The arrests continued as recently as last month, even as Qatar tries to show a modern face before at least one million football fans arrive for the tournament.
Homosexuality and transvestism are illegal in Qatar, although the authorities have indicated there will be no attempts to control what foreign fans do in private.
Human Rights Watch documented six cases of severe and repeated beatings and five cases of sexual harassment in police custody between 2019 and this year, with those arrested made to attend conversion therapy.
The campaign group, which has also revealed the abuse of migrant workers in Qatar, claims that prisoners were detained in an underground jail in Al Dafna in the capital, Doha, some in solitary confinement.

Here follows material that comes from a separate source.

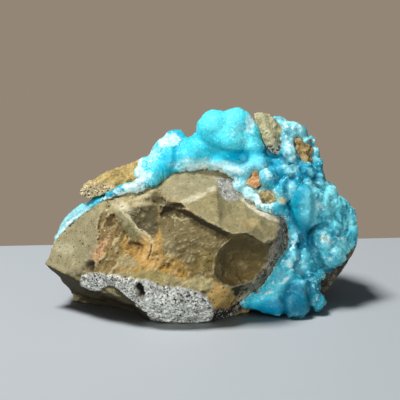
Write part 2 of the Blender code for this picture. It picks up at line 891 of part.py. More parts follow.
def skyline_height(right):
    """Height of the front view's outline there, up from the aim point."""
    for (start, low), (end, high) in zip(SKYLINE, SKYLINE[1:]):
        if start <= right <= end:
            return low + (high - low) * (right - start) / (end - start)
    return SKYLINE[0][1]


def kept_out_of_sight(centre, radius):
    """The centre moved down and to the left until the lobe stays inside the front view's outline."""
    centre = centre.copy()
    centre.x = min(centre.x, RIGHT_LIMIT - radius)
    up = (centre.z - AIM_HEIGHT) * math.cos(VIEW_TILT) + centre.y * math.sin(VIEW_TILT)
    room = min(skyline_height(centre.x + side * radius) for side in (-0.7, 0.0, 0.7))
    centre.z -= max(0.0, up + radius - room) / math.cos(VIEW_TILT)
    return centre


def hidden_lobes(rock):
    """Lobes over the top and the back of the block, as centres and radii."""
    chance = random.Random(7)
    mesh = mesh_of(rock)
    bmesh.ops.scale(mesh, vec=(1 / MM, 1 / MM, 1 / MM), verts=mesh.verts)
    mesh.normal_update()
    spots = []
    for face in mesh.faces:
        place = face.calc_center_median()
        if is_covered(place):
            spots.append((place.copy(), face.normal.copy()))
    mesh.free()
    chance.shuffle(spots)
    lobes = []
    for place, outward in spots:
        if all((place - other).length > HIDDEN_LOBE_SPACING for other, _ in lobes):
            radius = chance.uniform(*HIDDEN_LOBE_RADII)
            lobes.append((kept_out_of_sight(place + outward * 0.8, radius), radius))
    return lobes


def crust_mass(rock):
    """All the lobes and the block's core run together in one closed mesh."""
    lobes = [(seen(right, up, back), radius) for right, up, back, radius in SEEN_LOBES]
    lobes += [(Vector((x, y, z)), radius) for x, y, z, radius in CRUST_BODY + BACK_DOMES]
    lobes += hidden_lobes(rock)
    mesh = bmesh.new()
    for centre, radius in lobes:
        bmesh.ops.create_icosphere(
            mesh, subdivisions=3, radius=radius * MM, matrix=Matrix.Translation(centre * MM)
        )
    core = mesh_of(rock)
    core.normal_update()
    for vertex in core.verts:
        vertex.co -= vertex.normal * 2.0 * MM
    held = bpy.data.meshes.new("core")
    core.to_mesh(held)
    core.free()
    mesh.from_mesh(held)
    mass = new_object("hemimorphite_crust", mesh, scale=1.0)
    remesh = mass.modifiers.new("fuse", "REMESH")
    remesh.mode = "VOXEL"
    remesh.voxel_size = CRUST_VOXEL * MM
    bake_modifiers(mass)
    mesh = mesh_of(mass)
    keep_largest_body(mesh)
    bmesh.ops.scale(mesh, vec=(1 / MM, 1 / MM, 1 / MM), verts=mesh.verts)
    add_lumps(mesh, CRUST_LUMP_HEIGHT, 2.4, 5)
    bmesh.ops.scale(mesh, vec=(MM, MM, MM), verts=mesh.verts)
    mesh.to_mesh(mass.data)
    mesh.free()
    return mass


def build():
    """Makes every piece of the specimen."""
    for thing in list(bpy.data.objects):
        bpy.data.objects.remove(thing)
    rock = host_rock()
    rock_room = grown_copy(rock, GAP)
    clasts = [
        hull_piece("top_clast", TOP_CLAST, CLAST_TRIANGLES, 11),
        hull_piece("left_clast", LEFT_CLAST, 2 * CLAST_TRIANGLES, 12),
        hull_piece("right_clast", RIGHT_CLAST, CLAST_TRIANGLES, 13),
        hull_piece("orange_clast", ORANGE_CLAST, CLAST_TRIANGLES, 14),
        hull_piece("pit_clast", PIT_CLAST, CLAST_TRIANGLES, 15),
    ]
    for clast in clasts:
        cut_by(clast, rock_room)
        give_material(clast, clast.name.replace("_", " "), (0.33, 0.27, 0.14), 0.85)
    crust = crust_mass(rock)
    decimate(crust, CRUST_TRIANGLES)
    cut_by(crust, rock_room)
    for clast in clasts:
        room = grown_copy(clast, GAP)
        cut_by(crust, room)
        bpy.data.objects.remove(room)
    bpy.data.objects.remove(rock_room)
    give_material(crust, "hemimorphite", (0.05, 0.50, 0.65), 0.35)


build()
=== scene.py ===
"""Looks of a hemimorphite specimen: blue round-lobed crust over a broken block of olive brown rock.

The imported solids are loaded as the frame. Each visible piece is a finer copy of its solid, with the
fracture, the small lobes and the grain that the solids leave out, and a finish of its own. Crystals
too small for the solids cover the crust. Sizes in the classes and tables below are in millimetres.
"""

from __future__ import annotations

import json
import logging
import math
import random
from collections.abc import Callable
from dataclasses import dataclass
from enum import Enum
from functools import partial

import bmesh
import bpy
import numpy as np
from bpy.types import Material, Mesh, Node, NodeSocket, NodeTree, Object
from mathutils import Matrix, Vector, noise
from mathutils.bvhtree import BVHTree

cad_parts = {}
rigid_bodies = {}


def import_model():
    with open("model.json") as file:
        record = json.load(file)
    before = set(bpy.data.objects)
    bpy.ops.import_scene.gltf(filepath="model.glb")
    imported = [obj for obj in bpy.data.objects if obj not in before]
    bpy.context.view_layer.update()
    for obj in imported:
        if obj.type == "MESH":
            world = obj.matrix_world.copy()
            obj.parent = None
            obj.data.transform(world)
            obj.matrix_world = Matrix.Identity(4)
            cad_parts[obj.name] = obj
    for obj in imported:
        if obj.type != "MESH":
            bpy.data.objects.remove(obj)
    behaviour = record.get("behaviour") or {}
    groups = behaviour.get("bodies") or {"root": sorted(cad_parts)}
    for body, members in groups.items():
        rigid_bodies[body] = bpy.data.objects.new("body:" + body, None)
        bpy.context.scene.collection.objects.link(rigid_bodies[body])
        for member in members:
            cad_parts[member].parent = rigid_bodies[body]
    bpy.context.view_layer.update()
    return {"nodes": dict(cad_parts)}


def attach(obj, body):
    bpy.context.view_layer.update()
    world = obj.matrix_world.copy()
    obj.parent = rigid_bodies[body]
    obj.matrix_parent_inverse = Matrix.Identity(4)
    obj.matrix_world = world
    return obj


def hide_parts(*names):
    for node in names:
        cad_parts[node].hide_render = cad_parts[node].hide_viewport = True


Array = np.ndarray
Adder = Callable[..., NodeSocket]
MM = 0.001
LOG = logging.getLogger("specimen")

# How far a seed, a layer and a set of cells move the noise, so that no two patterns are alike.
SEED_STEP, LAYER_STEP, CELL_STEP = 13.7, 5.3, 9.1
# The share of a terrace that is level, before the steep step to the next one.
LEVEL_SHARE = 0.78
# The span that holds most values of a noise texture.
NOISE_SPAN = (0.3, 0.7)
# How strong the finer layers of the noise textures are.
ROUGH = {"Roughness": 0.65}


def linear(code: str) -> tuple[float, float, float]:
    """Turns an sRGB hex colour into linear light.

    Args:
        code: The colour as "#rrggbb".

    Returns:
        Red, green and blue from 0 to 1.
    """
    parts = [int(code[i : i + 2], 16) / 255 for i in (1, 3, 5)]
    return tuple(p / 12.92 if p <= 0.04045 else ((p + 0.055) / 1.055) ** 2.4 for p in parts)


def rgba(code: str) -> tuple[float, float, float, float]:
    """Turns an sRGB hex colour into linear light with full cover."""
    return (*linear(code), 1.0)


def per(size: float) -> float:
    """Texture scale at which one cell is that many millimetres wide."""
    return 1 / (size * MM)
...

The six people claimed they were subjected to verbal and physical abuse and said they were forced to sign confessions, while being denied access to their families or legal and medical care.
All the complainants – four transgender women, a bisexual woman and a gay man – were Qataris.
Rasha Younes, LGBT rights researcher at the organisation, said: “The Qatari government should call an immediate halt to this abuse and FIFA (the world governing body for football) should push the Qatari government to ensure longterm reform that protects LGBT people from discrimination and violence.”
One transgender woman claimed to have been arrested on the charge of “imitating women”.
She claimed police beat her in a car before detaining her for three weeks without charge.
The bisexual woman who was interviewed by the rights group said she was beaten unconscious.
“An officer took me blindfolded by car to another place that felt like a private home from the inside and forced me to watch restrained people getting beaten as an intimidation tactic,” she said.
Qatar’s penal code punishes extramarital sex, including same-sex relations, with up to seven years in prison.
However, in 2020, Qatar said it would welcome LGBT visitors to the World Cup, which is scheduled to begin on November 20.
It will be the first time the event is held in a Middle Eastern nation.
Responding to the allegations, a Qatari official said: “The claims were not brought to our attention until they were first reported in the media. If Human Rights Watch had contacted us, we would have been able to disprove the allegations.”